Portuguese Discovery
Portuguese sailors Diogo Fernandes Pereira and Pedro de Mascarenhas sighted the island around 1507–1513, naming it Ilha do Cirne — Island of the Swan, likely a reference to the dodo. The Portuguese used it as a provisioning stopover but never settled permanently. The island appeared on Portuguese maps from 1519, but for a century it remained unclaimed.
Dutch Colonisation
The Dutch East India Company (VOC) landed in 1638 and named the island Mauritius after Prince Maurice of Nassau, Stadtholder of the Netherlands. They established the first permanent settlement at Grand Port on the south-east coast. The Dutch introduced sugar cane from Java — an act that would define the island's economy for the next three centuries. They also brought deer, pigs, and rats, beginning the devastation of native wildlife. The dodo was hunted and its nests destroyed by introduced animals; the last accepted sighting was in 1662 and the species was extinct by approximately 1681 — within less than 80 years of European contact. The Dutch abandoned the island twice, finally permanently in 1710, leaving behind cattle, deer, sugar cane, and rats.
The French Period
France claimed the island in 1715 and renamed it Isle de France. The capital was moved from the south-east to Port Louis, whose natural deep harbour made it a superior base. Under Governor Mahé de Labourdonnais (1735–1746), Port Louis was transformed into a major Indian Ocean port. The sugar industry developed seriously and African enslaved people were imported in large numbers to work the plantations. The island grew wealthy — and became a base for French privateers operating under government licence. The most famous, Robert Surcouf, preyed on British merchant shipping across the Indian Ocean. The French Revolution brought brief autonomy before the island was returned to French control under Napoleon.
Battle of Grand Port & British Takeover
Napoleon's wars reached the Indian Ocean. The British took Rodrigues in 1809 and Réunion in 1810. The Battle of Grand Port in August 1810 — fought in the lagoon where the Dutch had first landed — was the only significant French naval victory over the British during the entire Napoleonic Wars.

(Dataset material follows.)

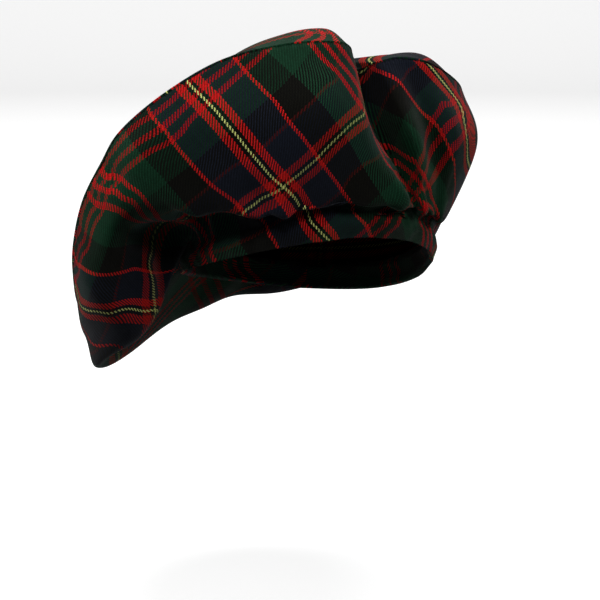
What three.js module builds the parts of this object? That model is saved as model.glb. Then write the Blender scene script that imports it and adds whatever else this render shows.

It is the only battle name inscribed on the Arc de Triomphe in Paris. Despite this, British forces under General Abercrombie landed in the north of the island in December 1810 and the French surrendered. The Treaty of Paris in 1814 confirmed British sovereignty. Crucially, the British agreed to preserve French language, law (the Napoleonic Code), and customs — the decision that explains the island's unique dual French-British character to this day.
The British Period
Slavery was abolished in 1835 — some 66,000 enslaved people were freed. Most left the plantations. To replace this labour force, the British brought indentured workers from India between 1834 and 1921: approximately 450,000 people arrived over 90 years, primarily from Bihar, Uttar Pradesh, Tamil Nadu, and Andhra Pradesh. This profoundly and permanently reshaped the island's demographics. Chinese merchants arrived from the late 19th century. The sugar industry dominated the economy; at its peak, Mauritius was one of the world's largest sugar exporters. A railway was built in the 1860s and closed in 1964. Mauritius contributed soldiers to both World Wars.
Road to Independence
The Labour Party, founded in 1936 by Dr Maurice Curé and later led by Sir Seewoosagur Ramgoolam, drove the independence movement. Universal suffrage was granted in 1958. Constitution negotiations followed. In 1965 the British detached the Chagos Islands from Mauritius — a decision that remains deeply controversial and is the subject of ongoing international legal proceedings. Independence was declared on 12 March 1968. Sir Seewoosagur Ramgoolam became the first Prime Minister. Independence Day, 12 March, remains a public holiday and the nation's most important anniversary.
Republic & Modern Era
Mauritius became a Republic within the Commonwealth on 12 March 1992. Sir Veerasamy Ringadoo became the first President. The economy underwent a dramatic transformation — sugar declined, replaced by textiles in the 1970s–80s, tourism from the 1980s, financial services from the 1990s, and ICT from the 2000s. GDP per capita is now the highest in sub-Saharan Africa and the country consistently ranks first in Africa for economic freedom, governance, and human development. The Wakashio oil spill in 2020 — when a Japanese bulk carrier ran aground at Pointe d'Esny — caused major ecological damage and galvanised environmental awareness. The sovereignty dispute over the Chagos Islands (BIOT/Diego Garcia) remains a live international issue.